I would also point you  towards the work of Michael Port and, if you live in Sydney, go and see the work of an expert public speaker like Susannah Fullerton.

Oh, and one more thing. I'd love to know if there are some points I have missed here. I am sure I have more to learn, and audience expectations are always changing. Leave a comment and tell me about something horrible you've noticed recently during a public talk.

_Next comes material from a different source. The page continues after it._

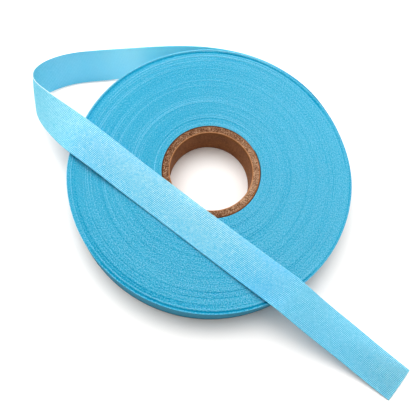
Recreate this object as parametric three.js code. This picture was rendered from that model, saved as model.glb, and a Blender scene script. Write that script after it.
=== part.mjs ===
// A roll of woven seam-sealing tape, lying on its side face: a paperboard core, the tape wound on
// it, and the tape's loose end. The end leaves the far side of the roll standing on its edge, turns
// over in one open loop, lies across the upper face past the core and droops to the table.
//
// Millimetres and degrees, +Z up. While the pieces are made, the roll's axis is at x = y = 0 and the
// table at z = 0; at the end the group is moved so that the middle of its footprint is the origin.

import * as THREE from 'three';

// ---- driving dimensions ----

const TAPE_WIDTH = 22.4;         // the roll is as tall as its tape is wide
const TAPE_BUILD = 0.45;         // what one turn of tape adds to the radius
const SHEET_THICKNESS = 1.0;     // the loose end as a solid sheet
const PIECE_GAP = 0.3;           // left between pieces that touch

const CORE = { boreDiameter: 50.5, outsideDiameter: 60, edgeChamfer: 0.4, segments: 96 };

// The wound tape. Its outside grows by one turn of tape on the way round from the place where the
// loose end begins, and it is pressed in a little on the side where the tape comes away: each row
// moves the outside in by so much between two azimuths.
const WOUND = { radius: 86.3, tapeStart: 40, segments: 180 };
const PRESSED_SIDE = [
  { from: 5, to: 35, inward: 1.3 }, { from: 95, to: 125, inward: 0.75 }, { from: 168, to: 194, inward: -2.05 },
];

// The loose end's first stretch still follows the roll, as a turn that has gone slack. It stands off
// by a little more than PIECE_GAP, because the smooth curve runs inside the points that steer it.
const SLACK_TURN = { from: 42, to: 90, step: 6, clearance: 0.45, floorClearance: 0.3 };

// The rest of the loose end, as rows that steer a smooth curve. x, y and z are the middle of the
// tape's width. lean turns the width about the run of the tape: 0 stands on edge, 90 lies flat with
// the outer face up, and below 0 the upper edge leans away from the roll.
const LOOSE_END = [
  // leaving the roll
  { x: -9, y: 85.5, z: 11.5, lean: 0 },
  { x: -21, y: 84.5, z: 11.5, lean: 0 },
  { x: -36, y: 81.5, z: 11.5, lean: 0 },
  // falling back as it runs out
  { x: -51, y: 75.5, z: 11.5, lean: -8 },
  { x: -66, y: 68, z: 11.5, lean: -22 },
  { x: -84, y: 61, z: 11.2, lean: -30 },
  { x: -101, y: 56, z: 10.2, lean: -30 },
  // the loop, climbing as it turns
  { x: -114, y: 48, z: 10.5, lean: -29 },
  { x: -121.5, y: 36.5, z: 14.5, lean: -17 },
  { x: -120, y: 25, z: 20, lean: 14 },
  { x: -109, y: 15.5, z: 24.5, lean: 38 },
  // coming down on to the roll's upper face
  { x: -94.5, y: 7, z: 27, lean: 55 },
  { x: -80.5, y: 0, z: 28.2, lean: 81 },
  { x: -64, y: -7, z: 26.8, lean: 88 },
  { x: -46, y: -15.5, z: 24.2, lean: 90 },
  // flat across the face
  { x: -27, y: -24, z: 23.6, lean: 90 },
  { x: 12, y: -42.5, z: 23.6, lean: 90 },
  { x: 43.5, y: -57.5, z: 24.6, lean: 90 },
  // over the rim and down to the table
  { x: 57.5, y: -64, z: 26.5, lean: 90 },
  { x: 70, y: -70, z: 22.5, lean: 90 },
  { x: 84, y: -75.5, z: 16, lean: 90 },
  { x: 97, y: -80.5, z: 11, lean: 90 },
  { x: 110, y: -86, z: 6, lean: 90 },
  { x: 123.5, y: -92, z: 2.6, lean: 90 },
  { x: 136.5, y: -98, z: 0.8, lean: 90 },
];
const SECTIONS_PER_ROW = 6;

// ---- finishes ----

const paperboard = new THREE.MeshStandardMaterial({ color: 0x8a5a3c, roughness: 0.9, metalness: 0 });
const woundFabric = new THREE.MeshStandardMaterial({ color: 0x3fb2d8, roughness: 0.85, metalness: 0 });
const wovenFace = new THREE.MeshStandardMaterial({ color: 0x74cff0, roughness: 0.75, metalness: 0 });

// ---- helpers ----

const radians = THREE.MathUtils.degToRad;

// A point on the plan, given by its distance and direction from the roll's axis.
function onPlan(radius, azimuth) {
  return new THREE.Vector2(radius * Math.cos(radians(azimuth)), radius * Math.sin(radians(azimuth)));
}

// The wound tape's outside radius in a direction from 0 to 360.
function woundRadius(azimuth) {
  const turned = THREE.MathUtils.euclideanModulo(azimuth - WOUND.tapeStart, 360) / 360;
  const pressed = PRESSED_SIDE.reduce(
    (sum, row) => sum + row.inward * THREE.MathUtils.smoothstep(azimuth, row.from, row.to), 0);
  return WOUND.radius + TAPE_BUILD * turned - pressed;
}

// A uniform cubic B-spline steered by rows of { x, y, z, lean }, from the first row to the last.
function smoothRun(rows, sectionsPerRow) {
  const columns = ['x', 'y', 'z', 'lean'];
  const beyond = (row, next) => Object.fromEntries(columns.map((c) => [c, 2 * row[c] - next[c]]));
  const last = rows.length - 1;
  const steering = [beyond(rows[0], rows[1]), ...rows, beyond(rows[last], rows[last - 1])];
  const count = last * sectionsPerRow;
  const run = [];
  for (let i = 0; i <= count; i += 1) {
    const span = Math.min(Math.floor(i / sectionsPerRow), last - 1);
    const t = i / sectionsPerRow - span;
    const weights = [
      (1 - t) ** 3,
      3 * t ** 3 - 6 * t ** 2 + 4,
      -3 * t ** 3 + 3 * t ** 2 + 3 * t + 1,
      t ** 3,
    ];
    const blend = (c) => weights.reduce((sum, w, k) => sum + (w * steering[span + k][c]) / 6, 0);
    run.push(Object.fromEntries(columns.map((c) => [c, blend(c)])));
  }
  return run;
}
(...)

Here are two more good points that have been raised by readers of this piece:

Go over time: The audience will hate you, no matter how good you are. This hatred will increase by a factor of 100 for every 10 seconds you go over time. In two minutes you will have undone all your good work. Always, always stick to the time  - in fact, finish up a couple of minutes early. Doesn't matter if you started late - everyone just has their eye on that clock. This is your contract with the audience - don't break it. And for God's sake don't ask "Is everyone ok if I keep going a little?" Everyone will be polite and nod while they poke pins into your eyes in their imagination. 

Say "I'll talk about that later" and then don't talk about it: I do this all the time! And I didn't realise how annoying it was till a reader pointed it out. You can foreshadow topics, people and points without telegraphing it. This is related to Point 9, I think. Give yourself some space, and don't promise when it is not clear you can deliver later on.